DiCaprio’s commitment to such deeply flawed characters has defined his acting over the last decade. That includes his Oscar-winning The Revenant performance. That whole exercise hinged on DiCaprio portraying a man left for dead struggling to survive on a minute-to-minute basis in the wilderness. Once Upon a Time in…Hollywood, meanwhile, had DiCaprio humorously portraying deeply insecure movie star Rick Dalton. Then there’s his excellent turn in this week’s new release, One Battle After Another , as persistently stoned former revolutionary Bob Ferguson. DiCaprio’s hysterically out-of-his-depth turn often evokes Jacques Tati (in physical acting) and Tim Robinson (in uproarious portrayals of frantic desperation).
Nobody watching Titanic in 1997 could’ve imagined that DiCaprio would, 28 years later, headline big-budget movies playing a bathrobe-clad schlub scrambling for a phone charger.
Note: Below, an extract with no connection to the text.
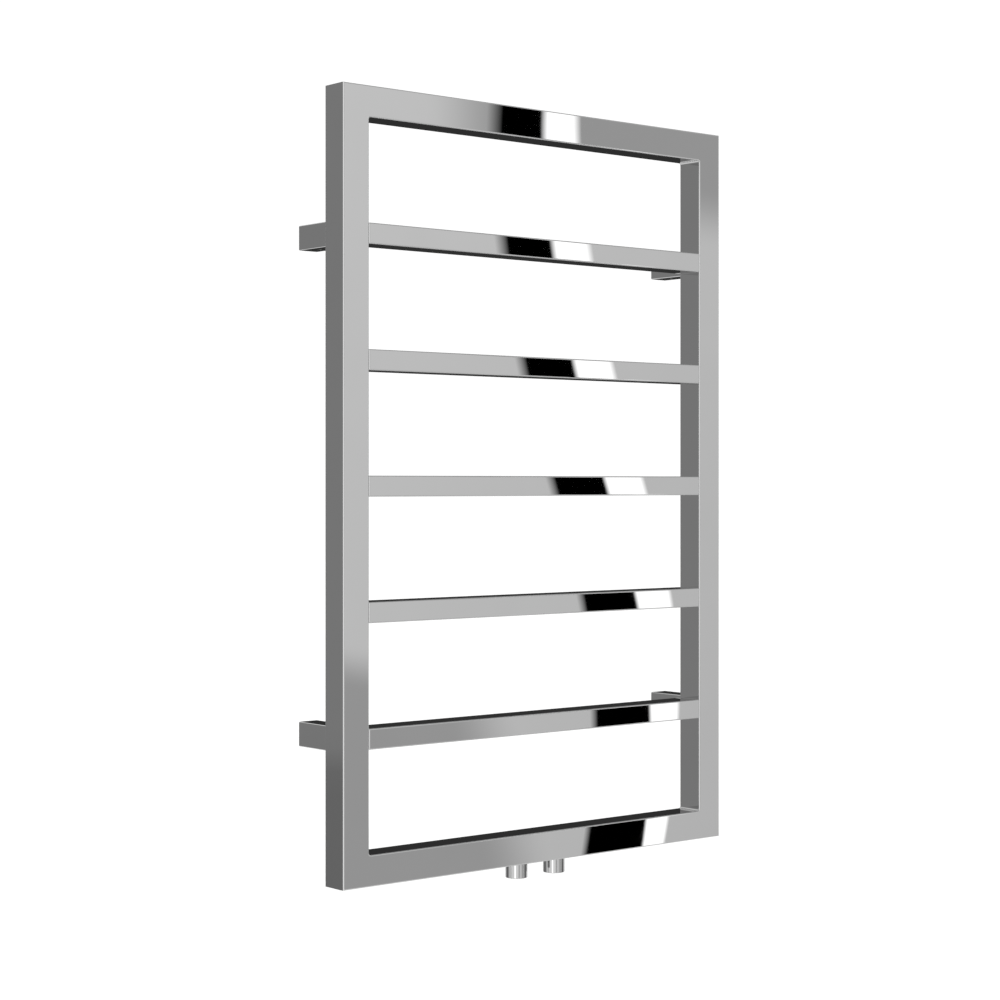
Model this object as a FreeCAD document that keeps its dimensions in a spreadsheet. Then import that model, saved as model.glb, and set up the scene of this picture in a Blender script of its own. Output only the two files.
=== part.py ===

That’s very much a compliment. Other ’90s movie stars like Kevin Costner, Will Smith, and Tom Cruise are still trying to just recreate the success of big 1996 hits. DiCaprio, meanwhile, has spent 20+ years eschewing the standard immovable machismo of classic American male movie stars. Thus, he’s evolved greatly artistically while consistently surprising audiences.
Turns out DiCaprio’s answer “to [reclaiming] his mantle as a young genius” was not being afraid of deeply mortal characters. Oh, and in the case of his outstanding One Battle After Another turn, hysterically executing weed-soaked paranoia.